Moving from digital marketing to digital and physical or offline-only can be confusing and difficult. Whether you’re accustomed to marketing or are looking for new strategies and best practices for your first campaigns, offline marketing is both vastly similar and dramatically different from digital marketing. With no option to push marketing content to a set number of people, no way to tailor your message to individuals expressing interest in specific items or objects, and no real way to measure impressions and impact without directly surveying consumers, offline marketing adds in a great deal of new elements and challenges.
These offline marketing best practices will get you started with simple principles to guide your OOH marketing efforts.
Respect Customer Autonomy
Whether you’re using calling, direct-mail, or even handing out banners and flyers as part of your offline marketing strategy, it’s important to respect the customer’s autonomy. You likely know that most people find it invasive to receive texts or emails they didn’t opt into, but many find it equally or more invasive to receive physical content they didn’t opt into.
This means that strategies like cold-calling and cold-mailing are off the table unless you don’t necessarily care about how the customer feels about your business. If you send an unsolicited email, you will likely go into a spam folder. The same principle applies to cold-calling and direct-mail. If you want to use these tactics, create an opt-in list, attend events and offer workshops to generate opt-ins and interest before using them.
Integrate Digital Signage
Digital signage or DOOH is one of the most powerful offline marketing tools at your disposal. LCD screens are cheaper, more efficient, and easier to update than ever before. Most digital signage software effortlessly links entire networks of signage to offer tools such as self-help, wayfinding kiosks, and digital posters and billboards, which you can update in a matter of minutes.
Signage is extremely valuable for third-party advertising (you can easily update new ads), placement around shops and stores, and for a combination of product and brand marketing. For example, malls and shopping areas can use digital signage to advertise products available in the area, while earning revenue from third-party sellers. Individual shops and stores can use signage at end-of-aisle and point-of-sale touchpoints to drive interest, offer product comparisons, and to upsell or make final-product offers before individuals leave the store. And, technologies including real-time data synchronization and audience recognition mean you can tailor ads to audiences in ways that previously were not possible offline.
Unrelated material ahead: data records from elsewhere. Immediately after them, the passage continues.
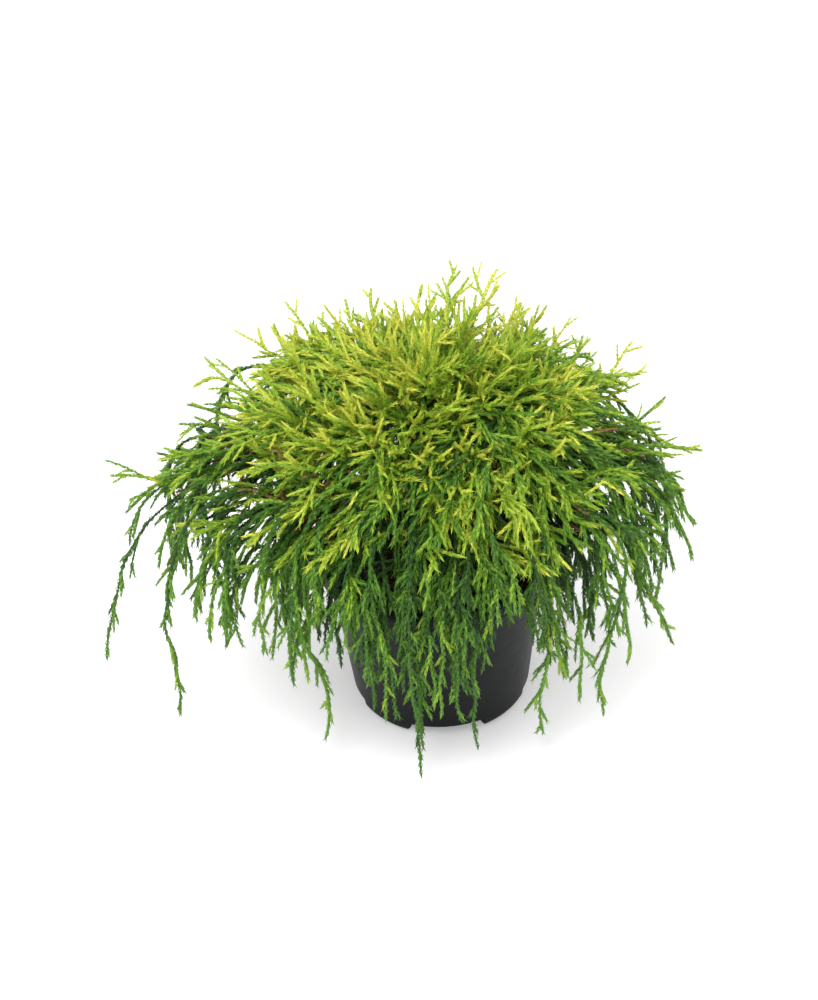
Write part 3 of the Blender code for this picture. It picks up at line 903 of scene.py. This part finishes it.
# How a spray gets to its tip: its headings at both ends, and where its root is looked for
reaches = {
    "top": {"lifts": (30, 80), "liftLoss": 35, "back": (0.050, 0.080), "backOut": 0.35,
            "backOutGain": 0.5, "backDown": 0.6, "leaveOut": 0.4, "leaveUp": 0.7},
    "shoulder": {"arriveUp": (-0.80, 0.25), "back": (0.060, 0.095), "under": 0.006, "leaveUp": (0.2, 0.8)},
    "hanging": {"arriveOut": (-0.10, 0.35), "rootShares": (0.45, 0.80), "rootHeights": (0.135, 0.170),
                "leaveUp": (0.1, 0.7)},
    "skirt": {"arriveOut": (-0.10, 0.20), "rootRadii": (0.025, 0.060), "rootHeights": (0.125, 0.165),
              "leaveUp": (-0.2, 0.5)},
    "inner": {"arriveOut": 0.6, "arriveDown": 0.3, "back": (0.035, 0.060), "backSpread": 0.5,
              "leaveOut": 0.5, "leaveSpread": 0.6},
}


def sprayTo(tip, habitName, places):
    facts = reaches[habitName]
    azimuth = math.atan2(tip[1], tip[0])
    outward, up = around(1, azimuth, 0), np.array([0.0, 0.0, 1.0])
    share = math.hypot(tip[0], tip[1]) / crownReach(azimuth)
    if habitName == "top":
        lift = math.radians(rng.uniform(*facts["lifts"]) - facts["liftLoss"] * share)
        arriving = outward * math.cos(lift) + up * math.sin(lift)
        back = outward * (facts["backOut"] + facts["backOutGain"] * share) + up * facts["backDown"]
        wanted = tip - back * rng.uniform(*facts["back"])
        leaving = outward * (facts["leaveOut"] + share) + up * facts["leaveUp"]
    elif habitName == "shoulder":
        arriving = outward + up * rng.uniform(*facts["arriveUp"])
        wanted = tip - outward * rng.uniform(*facts["back"]) - up * facts["under"]
        leaving = outward + up * rng.uniform(*facts["leaveUp"])
    elif habitName == "hanging":
        arriving = outward * rng.uniform(*facts["arriveOut"]) - up
        wanted = onCrown(rng.uniform(*facts["rootShares"]), azimuth, rng.uniform(*facts["rootHeights"]))
        leaving = outward + up * rng.uniform(*facts["leaveUp"])
    elif habitName == "skirt":
        arriving = outward * rng.uniform(*facts["arriveOut"]) - up
        wanted = around(rng.uniform(*facts["rootRadii"]), azimuth, rng.uniform(*facts["rootHeights"]))
        leaving = outward + up * rng.uniform(*facts["leaveUp"])
    else:
        arriving = unit(rng.normal(size=3)) + outward * facts["arriveOut"] - up * facts["arriveDown"]
        back = unit(outward + rng.normal(0, facts["backSpread"], 3))
        wanted = tip - back * rng.uniform(*facts["back"])
        leaving = outward * facts["leaveOut"] + rng.normal(0, facts["leaveSpread"], 3)
    root = places[int(np.argmin(np.sum((places - wanted) ** 2, axis=1)))]
    leaving = unit(leaving) + unit(tip - root) * spray["straight"] + rng.normal(0, spray["aimSpread"], 3)
    growSpray(root, tip, leaving, arriving + rng.normal(0, spray["aimSpread"], 3), habitName)


goldenAngle = math.pi * (3 - math.sqrt(5))

# Tips that stand out of the crown in the front view, clockwise from the top, by the habit of their sprays
outstandingTips = [
    ("top", [(0.017, 0.060, 0.233), (0.038, 0.060, 0.227), (0.051, 0.060, 0.208), (0.061, 0.070, 0.198),
             (0.076, 0.070, 0.188), (0.090, 0.070, 0.178), (0.111, 0.060, 0.180)]),
    ("shoulder", [(0.112, 0.040, 0.173), (0.122, 0.020, 0.151), (0.137, 0.000, 0.151)]),
    ("hanging", [(0.134, -0.020, 0.118), (0.134, -0.030, 0.101), (0.124, -0.040, 0.054),
                 (0.097, -0.060, 0.058), (0.086, -0.055, 0.019), (0.052, -0.065, 0.013)]),
    ("skirt", [(0.018, -0.080, 0.022), (-0.013, -0.085, 0.010)]),
    ("hanging", [(-0.064, -0.060, 0.015), (-0.079, -0.060, 0.056), (-0.089, -0.060, 0.075),
                 (-0.126, -0.040, 0.084), (-0.141, -0.050, 0.031), (-0.178, -0.030, 0.054),
                 (-0.163, 0.000, 0.107)]),
    ("shoulder", [(-0.166, 0.000, 0.151), (-0.122, 0.040, 0.180)]),
    ("top", [(-0.089, 0.060, 0.191), (-0.075, 0.080, 0.203), (-0.042, 0.070, 0.208),
             (-0.028, 0.070, 0.212), (-0.002, 0.070, 0.214)]),
]

# The tips that fill the crown, by habit: widest and shares are of the crown's reach, heights are taken
# from its surface and depth is under it, highest and lowest stand above the ground
filling = {
    "top": {"count": 185, "jitter": 0.1, "widest": 0.66, "heights": (-0.022, 0.009)},
    "shoulder": {"count": 150, "jitter": 0.1, "shares": (0.58, 0.94), "heights": (-0.024, 0.000)},
    "hanging": {"count": 180, "jitter": 0.1, "shares": (0.80, 0.98), "highest": 0.128},
    "skirt": {"count": 130, "jitter": 0.1, "radii": (0.071, 0.088), "highest": 0.100, "lowBias": 1.3},
    "inner": {"count": 95, "widest": 0.80, "lowest": 0.125, "depth": 0.030},
}

# A fan of sprays from one high twig, over the front and the right-hand side
fan = {
    "hub": (0.033, -0.022, 0.190), "hubSpread": 0.003, "bough": 9, "twigArriving": (0.3, -0.8, 0.5),
    "count": 50, "from": -140, "sweep": 165, "jitter": 0.05, "shares": (0.75, 0.96),
    "depths": (0.005, 0.035), "leaveUp": (0, 0, 0.35), "arriveDown": (0, 0, 0.5),
}


def fillingTip(habitName, number):
    facts = filling[habitName]
    azimuth = number * goldenAngle
    if "jitter" in facts:
        azimuth += rng.normal(0, facts["jitter"])
    if habitName in ("top", "inner"):
        share = facts["widest"] * math.sqrt((number + 0.5) / facts["count"])
        if habitName == "inner":
            return onCrown(share, azimuth, rng.uniform(facts["lowest"], crownHeight(share) - facts["depth"]))
        return onCrown(share, azimuth, crownHeight(share) + rng.uniform(*facts["heights"]))
    if habitName == "shoulder":
        share = rng.uniform(*facts["shares"])
        return onCrown(share, azimuth, crownHeight(share) + rng.uniform(*facts["heights"]))
    low = hangingLow(azimuth)
    rise = facts["highest"] - low
    if habitName == "hanging":
        share = rng.uniform(*facts["shares"])
        return onCrown(share, azimuth, low + rise * rng.uniform(0, 1))
    return around(rng.uniform(*facts["radii"]), azimuth, low + rise * rng.uniform(0, 1) ** facts["lowBias"])


def growCrown(lines, twigs):
    places = np.concatenate([line[-twig["lastRings"]:] for line in lines]
                            + [path[len(path) // 5::2] for path in twigs])
    for habitName, tips in outstandingTips:
        for tip in tips:
            sprayTo(np.array(tip), habitName, places)
    for habitName, facts in filling.items():
        for number in range(facts["count"]):
            sprayTo(fillingTip(habitName, number), habitName, places)


def fanTwig(lines):
    line = lines[fan["bough"]]
    arriving = np.array(fan["twigArriving"])
    return archPath(line[-1], np.array(fan["hub"]), unit(line[-1] - line[-2]), arriving, twig["step"])


def growFan():
    for number in range(fan["count"]):
        azimuth = math.radians(fan["from"] + fan["sweep"] * number / fan["count"])
        azimuth += rng.normal(0, fan["jitter"])
        share = rng.uniform(*fan["shares"])
        tip = onCrown(share, azimuth, crownHeight(share) - rng.uniform(*fan["depths"]))
        hub = np.array(fan["hub"]) + rng.normal(0, fan["hubSpread"], 3)
        outward = unit(tip - hub)
        growSpray(hub, tip, outward + np.array(fan["leaveUp"]), outward - np.array(fan["arriveDown"]), "fan")


pieceLimit = 190000
nodesOf = {
    "gold": [f"foliage_top_{i:02d}" for i in range(1, 6)] + [
        "foliage_top_middle", "spray_back_left", "spray_top_back", "spray_top_right"],
    "lime": [f"foliage_shoulder_{i:02d}" for i in range(1, 10)] + [
        "spray_arching_left", "spray_upper_left", "spray_back_right", "spray_reaching_right"],
    "mid_green": [f"foliage_hanging_{i:02d}" for i in range(1, 12)] + [
        "spray_drooping_left_outer", "spray_drooping_left_inner", "spray_drooping_right",
        "spray_dripping_left", "spray_dripping_front", "spray_dripping_right"],
    "deep_green": [f"foliage_skirt_{i:02d}" for i in range(1, 7)],
}


def sharedOut(parts):
    groups, size = [[]], 0
    for part in parts:
        if size + len(part[1]) > pieceLimit:
            groups.append([])
            size = 0
        groups[-1].append(part)
        size += len(part[1])
    return groups


def makeThreads():
    total = 0
    for level, (name, colour, slot) in enumerate(tones):
        material = threadMaterial(name, colour)
        parts = [threadArrays(path, radius) for tone, radius, path in threads if tone == level]
        for number, group in enumerate(sharedOut(parts), 1):
            piece = joined(f"threads_{name}_{number}", group, smooth=False)
            finishPiece(piece, material, slot, *(nodesOf.get(name, []) if number == 1 else []))
            print("threads", name, number, len(piece.data.polygons), "triangles")
            total += len(piece.data.polygons)
    length = sum(len(path) - 1 for tone, radius, path in threads) * thread["pitch"]
    print("threads in all", total, "triangles, length", length)


addCamera()
addStudio()
grain = makeGrainGroup()
materials = {name: grainedMaterial(name, grain) for name in grained}
makePot(materials["pot_plastic"])
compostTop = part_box("compost")[1][2]
makeBed(materials["compost"], compostTop)
makeChips(materials["chips"], compostTop)
boughLines, twigPaths = growScaffold()
makeBark(materials["bark"])
makeTwigs(twigPaths + [fanTwig(boughLines)], materials["twig_bark"])
growCrown(boughLines, twigPaths)
growFan()
makeThreads()
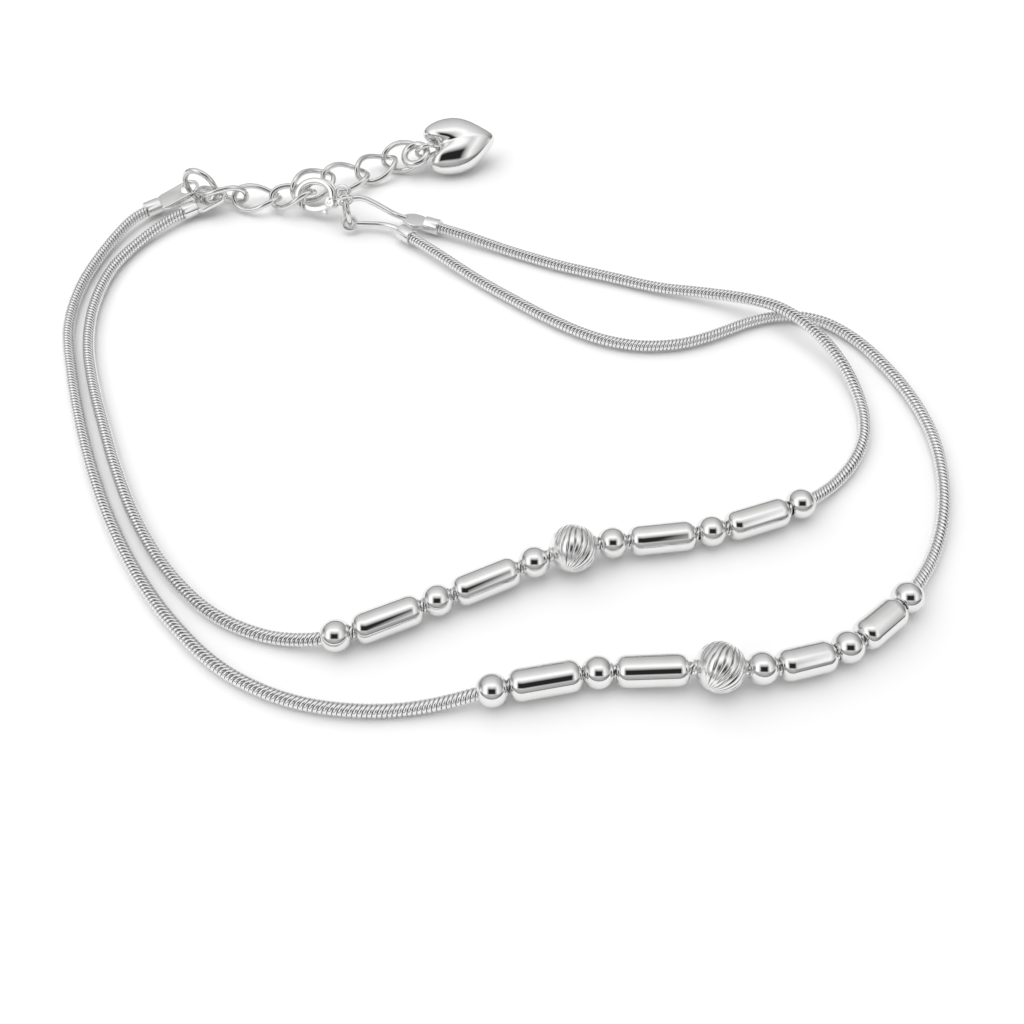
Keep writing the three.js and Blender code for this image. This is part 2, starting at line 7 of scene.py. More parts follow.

Tie in Social Media and Digital Marketing
Social media and digital marketing tactics are increasingly available offline through digital signage. Here, you can link social media campaigns and images into digital signage and video walls, prompting real-time engagement. Customers can share images of purchases to see themselves on the wall, check in via Facebook or Instagram to see their check-in, or otherwise see in immediate reward for interacting on social. This can be hugely beneficial because people often respond well when asked to engage with social in a physical medium.
Other digital marketing tactics, such as digital ads with integrated product listings can also help. For example, customers can touch an ad, see the price and a map to it in-store, or the option to purchase it online at a kiosk. Touchscreen digital signage also easily functions as an ordering point for products that are out of stock, allowing customers and employees to quickly place an order before the customer leaves the store and searches elsewhere.
Other ways to integrate Physical Digital or “Phygital” include integrating signage or tablets where customers can request items in dressing rooms, creating geo beacons to recognize individual customers or their phones to share coupons or other offers, and offering more personalization to customers who share their data and a recognized account.
Create Local PR
While digital marketing is often aimed at a very wide audience, physical marketing must, by nature, be aimed at a very small and local audience. You cannot always control which demographics see your ads, but you can take steps to create a strong brand image in your local community. This means identifying your community, which parts of it include your demographic, and working to identify how you could best reach them.
For example, you may be able to connect with consumers at local events, through local newspapers and magazines, local talk and radio shows, or even by establishing billboards at key locations across town. Here, you should engage with news and media in your area to allow them to help drive advertising for you. You can also engage in community outreach through sponsoring or participating in local events and fairs or workshops, even when they’re not directly about what you do, so long as they appeal to or offer value to your target audience.
Be Creative
Offline marketing is often boring simply because most businesses take a tried-and-true approach without much creativity. Unfortunately, most people simply don’t respond to standard product ads unless they specifically wanted to make a purchase or they are standing next to the product and most won’t engage with brand ads unless they were already interested. Your goal should be to take a creative approach to offline marketing to draw attention, engage consumers, and drive real interest.
For example, you can add social media feeds to digital signage to create direct engagement. You can tie in weather to offer whether relevant clothing ads. You could create a campaign to clean up the neighborhood, marketing your brand to eco-conscious individuals. Taking a creative approach to your offline marketing will help you to stand out so that consumers notice and remember your ads and your brand.
Offline marketing is still important, despite the mass defection of many businesses to online-only. Here, you can escape the over-saturation of digital ads, reach people when they want to shop, and offer real value in the form of ads with product or brand information. While your approach will vary depending on your business and what you are selling or whether you’re driving third-party ads or your own, these best practices will help you to create offline advertising campaigns that work.